** START OF Data **
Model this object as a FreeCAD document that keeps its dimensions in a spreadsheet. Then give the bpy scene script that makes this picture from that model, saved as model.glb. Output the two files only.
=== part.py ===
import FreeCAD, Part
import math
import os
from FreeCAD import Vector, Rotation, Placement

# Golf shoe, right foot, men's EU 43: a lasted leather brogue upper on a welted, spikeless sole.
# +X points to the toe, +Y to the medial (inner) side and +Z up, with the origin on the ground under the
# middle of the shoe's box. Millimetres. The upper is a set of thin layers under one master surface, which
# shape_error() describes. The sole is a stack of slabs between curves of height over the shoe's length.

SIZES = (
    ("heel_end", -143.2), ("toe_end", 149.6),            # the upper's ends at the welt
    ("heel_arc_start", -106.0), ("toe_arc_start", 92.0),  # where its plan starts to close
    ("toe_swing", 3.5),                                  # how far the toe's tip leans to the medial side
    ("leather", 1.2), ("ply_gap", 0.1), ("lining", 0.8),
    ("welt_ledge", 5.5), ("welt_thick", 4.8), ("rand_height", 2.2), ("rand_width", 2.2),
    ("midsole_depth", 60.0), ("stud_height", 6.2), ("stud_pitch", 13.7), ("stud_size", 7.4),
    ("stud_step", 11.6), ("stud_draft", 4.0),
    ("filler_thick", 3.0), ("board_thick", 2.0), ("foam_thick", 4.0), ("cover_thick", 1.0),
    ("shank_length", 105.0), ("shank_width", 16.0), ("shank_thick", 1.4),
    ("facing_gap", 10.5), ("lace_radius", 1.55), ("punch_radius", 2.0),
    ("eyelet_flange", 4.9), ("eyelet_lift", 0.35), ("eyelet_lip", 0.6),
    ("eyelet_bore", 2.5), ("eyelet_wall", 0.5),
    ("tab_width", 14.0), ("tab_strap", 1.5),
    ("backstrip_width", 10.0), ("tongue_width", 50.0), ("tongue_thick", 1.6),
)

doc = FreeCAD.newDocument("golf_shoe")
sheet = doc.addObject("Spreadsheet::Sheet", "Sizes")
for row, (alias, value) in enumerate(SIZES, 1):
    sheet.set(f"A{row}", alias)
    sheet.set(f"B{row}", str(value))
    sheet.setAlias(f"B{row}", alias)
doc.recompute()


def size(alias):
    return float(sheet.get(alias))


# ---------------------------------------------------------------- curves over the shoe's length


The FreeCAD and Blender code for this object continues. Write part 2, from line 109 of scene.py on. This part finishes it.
** END OF Data **
Exactly repeat the lines running from the top of the listing to the line bearing "from FreeCAD import", both of those lines included, and only them.

> **Solution**:
Model this object as a FreeCAD document that keeps its dimensions in a spreadsheet. Then give the bpy scene script that makes this picture from that model, saved as model.glb. Output the two files only.
=== part.py ===
import FreeCAD, Part
import math
import os
from FreeCAD import Vector, Rotation, Placement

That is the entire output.